Le développement de la filière photovoltaïque a conduit à une baisse notable des coûts de production, qui s’explique par un effet d’échelle, les parcs les plus puissants étant généralement moins chers, et par un effet d’apprentissage. La mise en œuvre d’appels d’offres sur les segments les plus concurrentiels de la filière a également permis de ramener les rentabilités à des niveaux proches du CMPC de référence.
La CRE procédera à l’avenir à de nouvelles analyses (i) sur un panel d’installations plus significatif, (ii) sur des installations bénéficiant des tarifs dégressifs de l’arrêté de janvier 2013 et (iii) sur des installations lauréates des appels d’offres de 2011, une fois mises en service, afin de comparer les coûts réels aux coûts qui avaient été déclarés dans les dossiers de candidature.
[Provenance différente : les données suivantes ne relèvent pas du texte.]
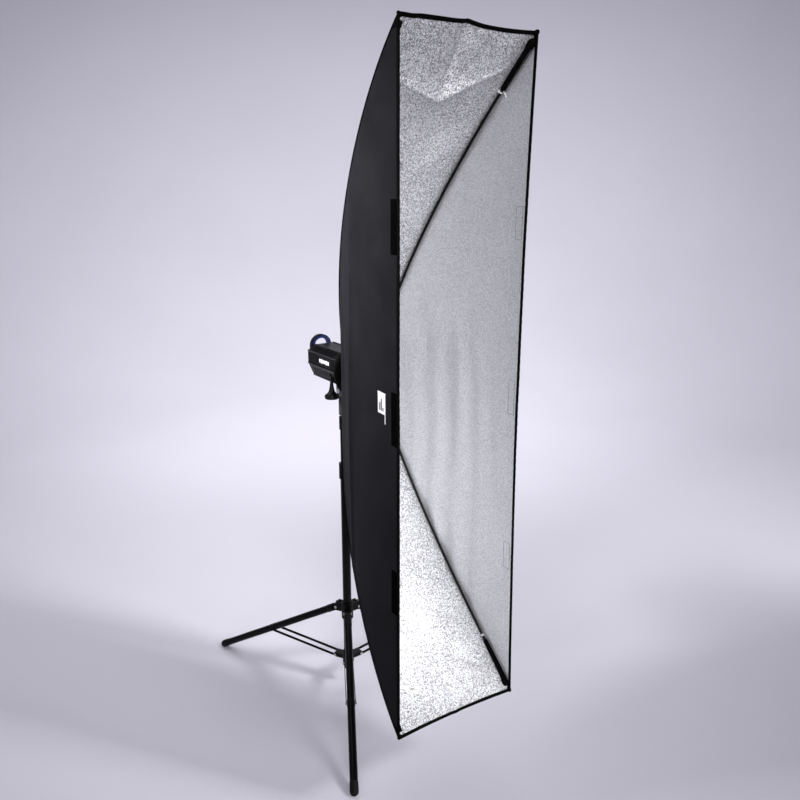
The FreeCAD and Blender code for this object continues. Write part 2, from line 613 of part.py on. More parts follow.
def bag_panel(upright, side):
    """One panel of the bag: upright is a side panel, else the top or bottom."""
    wires = []
    for t in STATIONS:
        at_end = t in (STATIONS[0], STATIONS[-1])
        x, y, z = seam(t)
        run_x, run_y, run_z = seam_slope(t)
        if upright:
            side_x, side_y = (-1.0, 0.0) if at_end else inward(run_x, run_y)
            edge = z - (SKIN + SEAM_GAP) / abs(inward(run_z, run_y)[0])
            deep_x, deep_y = x + side_x * SKIN, y + side_y * SKIN
            points = [(x, y, edge), (x, y, -edge), (deep_x, deep_y, -edge)]
            points.append((deep_x, deep_y, edge))
            points = [(side * px, py, AXIS_Z + pz) for px, py, pz in points]
        else:
            up, back = (-1.0, 0.0) if at_end else inward(run_z, run_y)
            deep_z, deep_y = z + up * SKIN, y + back * SKIN
            points = [(-x, y, z), (x, y, z), (x, deep_y, deep_z), (-x, deep_y, deep_z)]
            points = [(px, py, AXIS_Z + side * pz) for px, py, pz in points]
        wires.append(Part.makePolygon([V(*p) for p in points] + [V(*points[0])]))
    return Part.makeLoft(wires, True, True)


def seam_rod_controls():
    """Rod axis: the seam, moved in far enough to clear the two panels."""
    insets = ((3.0, 6.5, 3.0), (6.5, 6.0, 5.5), (8.5, 5.0, 7.5))
    seam_controls = (ROD_BACK, ROD_BEND_REAR, ROD_BEND_FRONT)
    controls = [tuple(c - i for c, i in zip(control, inset))
                for control, inset in zip(seam_controls, insets)]
    return controls + [(BOX_HALF_W - 7, 6.0, BOX_HALF_H - 15)]


def seam_rod_point(t):
    x, depth, z = bezier(t, seam_rod_controls())
    return V(x, FRONT_Y + depth, AXIS_Z + z)


def seam_rod_start():
    start = seam_rod_point(0.0)
    heading = seam_rod_point(0.01) - start
    heading.normalize()
    return start, heading


def seam_rod():
    """Sprung rod in the upper right seam, as a chain of short facets."""
    wires = []
    count = 14
    for step in range(count + 1):
        t = step / count
        centre = seam_rod_point(t)
        heading = seam_rod_point(min(t + 0.01, 1)) - seam_rod_point(max(t - 0.01, 0))
        heading.normalize()
        side = heading.cross(V(0, 1, 0))
        side.normalize()
        other = heading.cross(side)
        ring = []
        for corner in range(10):
            angle = corner * math.pi / 5
            offset = side * math.cos(angle) + other * math.sin(angle)
            ring.append(centre + offset * ROD_R)
        wires.append(Part.makePolygon(ring + [ring[0]]))
    return Part.makeLoft(wires, True, True)


def mirrored(shape, side_x, side_z):
    """Copy of an upper right piece in another quarter of the bag."""
    copy = shape.copy()
    if side_x < 0:
        copy = copy.mirror(V(0, 0, 0), V(1, 0, 0))
    if side_z < 0:
        copy = copy.mirror(V(0, 0, AXIS_Z), V(0, 0, 1))
    return copy


def bag():
    keep("bag_side_left", bag_panel(True, -1))
    keep("bag_side_right", bag_panel(True, 1))
    keep("bag_top", bag_panel(False, 1))
    keep("bag_bottom", bag_panel(False, -1))
    rods = [mirrored(seam_rod(), sx, sz) for sx in (-1, 1) for sz in (-1, 1)]
    keep("bag_rods", *rods)
    w, h = BOX_HALF_W, BOX_HALF_H
    y0, y1 = FRONT_Y, FRONT_Y + BIND_DEPTH
    binding = box(-w - 1, w + 1, y0, y1, AXIS_Z - h - 1, AXIS_Z + h + 1)
    inner_w, inner_h = w - 3, h - 3
    binding = binding.cut(box(-inner_w, inner_w, y0 - 1, y1 + 1,
                              AXIS_Z - inner_h, AXIS_Z + inner_h))
    x, y, z = seam(STATIONS[0])
    back = FRONT_Y + RING_FRONT
    collar = box(-x, x, y, back, AXIS_Z - z, AXIS_Z + z)
    collar = collar.cut(box(-x + SKIN, x - SKIN, y - 1, back + 1,
                            AXIS_Z - z + SKIN, AXIS_Z + z - SKIN))
    keep("bag_bindings", binding, collar)


def build():
    column()
    locks()
    leg_yoke()
    lower_collar()
    for index, azimuth in enumerate(LEG_AZIMUTHS, start=1):
        leg(index, azimuth)
        brace(index, azimuth)
    bracket()
    tilt_hinge()
    head_shells()
    head_front()
    head_rear()
    rear_fittings()
    controls()
    carry_handle()
    head_inside()
    ring_parts()
    bag()


def export():
    os.makedirs("parts", exist_ok=True)
    for name, shape in PARTS.items():
        shape.exportStep(os.path.join("parts", name + ".step"))
        print("%-20s solids %d valid %s volume %.0f" % (
            name, len(shape.Solids), shape.isValid(), shape.Volume))


build()
export()
print(len(PARTS), "nodes", LINK)
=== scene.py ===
import json
import math

import bpy
import numpy as np
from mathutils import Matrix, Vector, noise


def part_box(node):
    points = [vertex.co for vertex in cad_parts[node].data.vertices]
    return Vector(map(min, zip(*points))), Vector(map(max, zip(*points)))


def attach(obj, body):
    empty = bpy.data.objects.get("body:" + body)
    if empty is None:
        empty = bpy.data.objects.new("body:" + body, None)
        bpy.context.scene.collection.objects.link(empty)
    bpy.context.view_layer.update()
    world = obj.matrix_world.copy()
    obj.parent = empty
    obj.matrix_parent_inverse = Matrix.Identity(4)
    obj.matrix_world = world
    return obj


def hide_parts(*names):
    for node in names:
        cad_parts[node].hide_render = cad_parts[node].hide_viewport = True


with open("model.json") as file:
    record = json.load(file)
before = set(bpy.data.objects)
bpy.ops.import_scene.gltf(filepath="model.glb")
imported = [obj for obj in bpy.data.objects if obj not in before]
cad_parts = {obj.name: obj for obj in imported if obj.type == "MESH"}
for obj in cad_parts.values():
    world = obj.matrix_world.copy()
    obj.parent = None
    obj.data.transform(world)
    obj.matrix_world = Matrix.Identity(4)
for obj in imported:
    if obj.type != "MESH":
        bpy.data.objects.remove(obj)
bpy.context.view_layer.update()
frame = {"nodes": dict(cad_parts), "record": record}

# A strip softbox on a studio flash head and a light stand. Metres, +Z up.
# 1 view, 2 materials, 3 mesh helpers, 4 bag, 5 head, 6 the CAD's own pieces, 7 finish.

MM = 0.001
NODES = frame["nodes"]


# ---------------------------------------------------------------- 1 view
CAMERA_AT = (-1.0370, -1.9024, 1.5149)
CAMERA_DOWN = 15.07           # degrees below level
CAMERA_TURN = -32.93          # degrees about Z
CAMERA_LENS = 34.87           # mm on a 36 mm wide sensor

# Name, place, aim, size (m), power (W) and spread (degrees) of each lamp.
LAMPS = (
    ("key", (0.80, -3.10, 1.75), (0, -0.35, 0.80), (1.1, 1.0), 5.6, 50),
    ("side", (1.40, -2.20, 2.40), (0, -0.22, 0.70), (0.6, 0.6), 3.6, 28),
    ("front", (-1.20, -3.00, 1.60), (0.15, -0.40, 1.12), (1.0, 1.2), 10, 60),
    ("upper", (-1.70, 0.30, 2.30), (-0.17, -0.15, 1.50), (0.5, 0.5), 7.5, 38),
    ("backdrop", (1.2, 1.9, 2.9), (2.0, 3.0, 0.5), (2.4, 1.6), 88, 160),
    ("overhead", (0.2, 0.6, 5.0), (0.3, 0.9, 0), (3.0, 3.0), 27, 180),
)


def make_camera():
    data = bpy.data.cameras.new("camera")
    data.lens = CAMERA_LENS
    data.sensor_width = 36.0
    data.clip_start = 0.05
    camera = bpy.data.objects.new("camera", data)
    camera.location = CAMERA_AT
    camera.rotation_euler = (math.radians(90 - CAMERA_DOWN), 0, math.radians(CAMERA_TURN))
    bpy.context.scene.collection.objects.link(camera)
    bpy.context.scene.camera = camera


def area_light(name, at, target, size, watts, spread):
    data = bpy.data.lights.new(name, "AREA")
    data.shape = "RECTANGLE"
    data.size, data.size_y = size
    data.energy = watts
    data.spread = math.radians(spread)
    light = bpy.data.objects.new(name, data)
    light.location = at
    aim = Vector(target) - Vector(at)
    light.rotation_euler = aim.to_track_quat("-Z", "Y").to_euler()
    light.visible_camera = False
    bpy.context.scene.collection.objects.link(light)


def make_light():
    world = bpy.data.worlds.new("studio")
    world.use_nodes = True
    ambient = world.node_tree.nodes["Background"]
    ambient.inputs["Color"].default_value = (0.90, 0.89, 0.96, 1)
    ambient.inputs["Strength"].default_value = 0.52
    bpy.context.scene.world = world
    bpy.context.scene.view_settings.view_transform = "Standard"
    for lamp in LAMPS:
        area_light(*lamp)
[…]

Sur la base de ces observations, la CRE émet les recommandations suivantes :
• Les appels d’offres doivent être généralisés à l’ensemble des filières matures.
• Les tarifs d’achat dynamiques doivent être maintenus.
Sur la filière biomasse
Le développement irrégulier de la filière biomasse s’explique par l’impossibilité de déterminer ex ante un dispositif de soutien national, alors même que les installations sont très diverses, tant en termes de puissance que de plan d’approvisionnement ou de débouché chaleur.
L’appel d’offres pourrait constituer un mécanisme efficace pour développer des installations avec une rentabilité raisonnable, dès lors qu’il prend en compte leur dimension régionale.
Un tarif d’achat régionalisé, comportant des clauses contraignantes en matière notamment de contrôle des plans d’approvisionnement de l’installation, pourrait également constituer une solution appropriée au développement de la filière, mais présente toutefois l’inconvénient d’une complexité de construction des grilles tarifaires.